O fundamento, portanto, não pode ser uma proposição, uma frase que poderia ser verdadeira ou falsa. O fundamento deve ter outra característica e esta característica consiste na estrutura prévia de sentido que desde sempre é dada pelo Dasein enquanto ser-no-mundo. E a partir daí que se constitui toda a significação, todo o sentido.

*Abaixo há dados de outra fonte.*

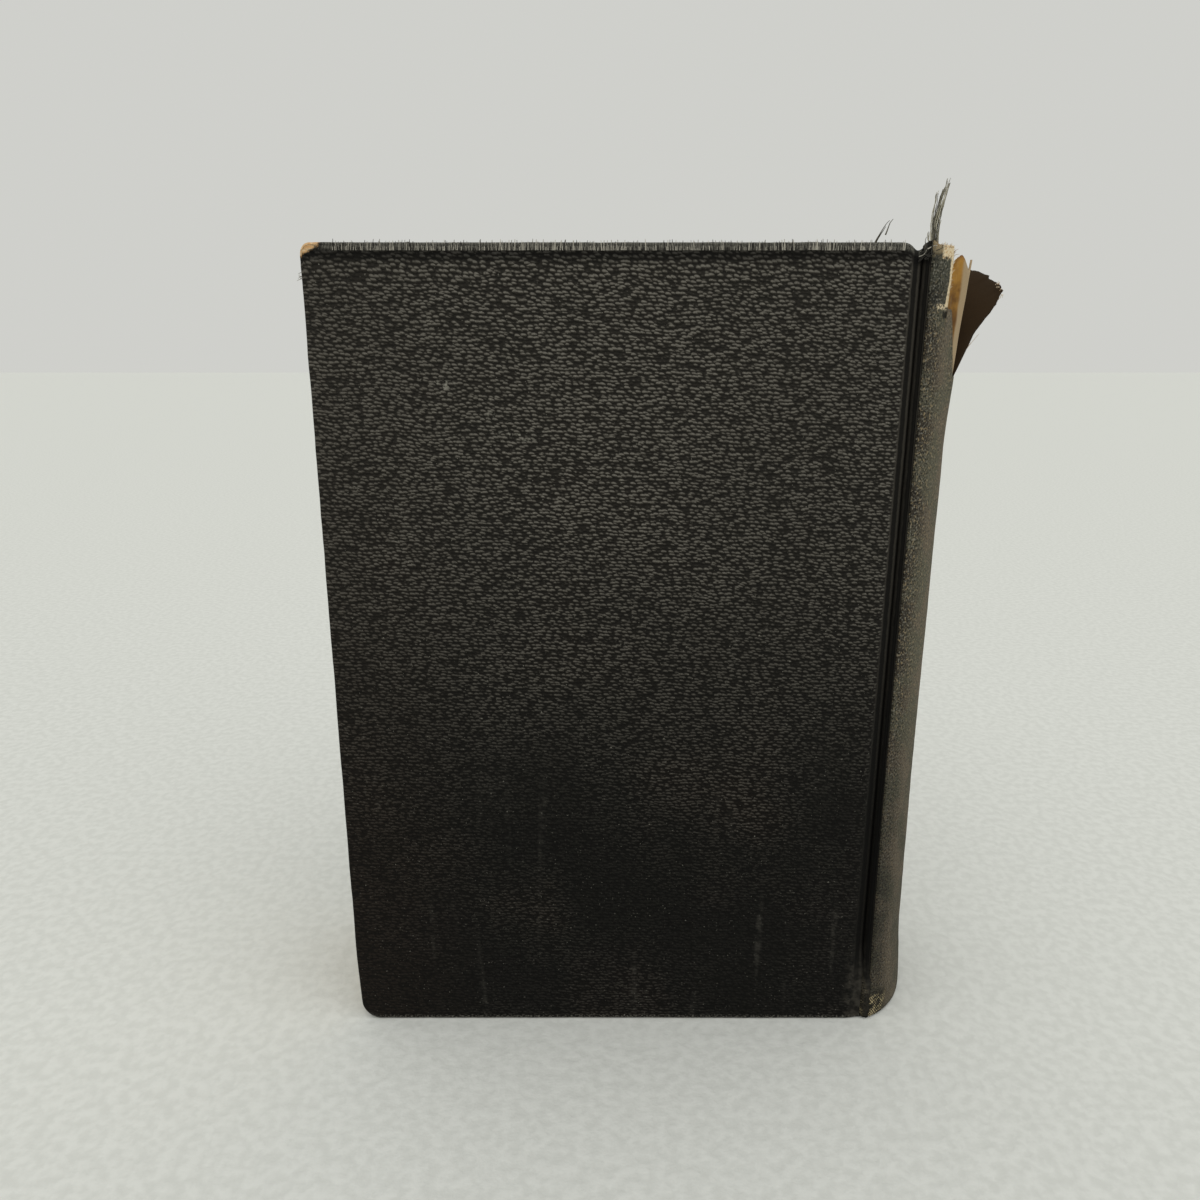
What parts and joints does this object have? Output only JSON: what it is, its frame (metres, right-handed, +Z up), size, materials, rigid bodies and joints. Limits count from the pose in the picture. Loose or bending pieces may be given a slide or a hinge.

Esta ideia é essencialmente ligada às condições de possibilidade, mas vistas desde o novo paradigma.

Heidegger foge assim de um semanticismo infinitista que é proposto pela fenomenologia transcendental   e introduz uma espécie de “pragmática”. Esta pragmática, contudo, possui um sentido operativo, isto é, o Dasein enquanto lida com as coisas no mundo já se compreende e nisto está o fundamento do conhecimento ou de qualquer teoria do conhecimento.

Esta espécie de elemento operativo é o fundamento de qualquer conteúdo proposicional. Esta também é uma nova resposta a outra questão central. Quem não entendeu isso, não entendeu a proposta do paradigma de Heidegger. O fundamento é sem fundo na medida em que não é nem infinito, nem é objetivo. O fundamento é um perder-se, mas não um perder-se no sentido de desgarrar-se. É um perder-se numa impossibilidade, enquanto somos incapazes de recuperar o passado e incapazes de antecipar o futuro como tal.

Nisso reside a base da hermenêutica heideggeriana  . Ela surge exatamente como o espaço no qual se dá o sentido. Qualquer dado que se possa levantar se dá neste espaço e, a partir daí, também toda a determinação de significado será dada. Podemos chamar isso de Filosofia hermenêutica. Gadamer   fará disto, depois, uma hermenêutica filosófica. Podemos mencionar ainda uma hermenêutica técnica, que é um instrumento, uma ferramenta de interpretação. Heidegger instaura a Filosofia hermenêutica, uma Filosofia que trata da finitude com a intenção de pensar as bases do conhecimento.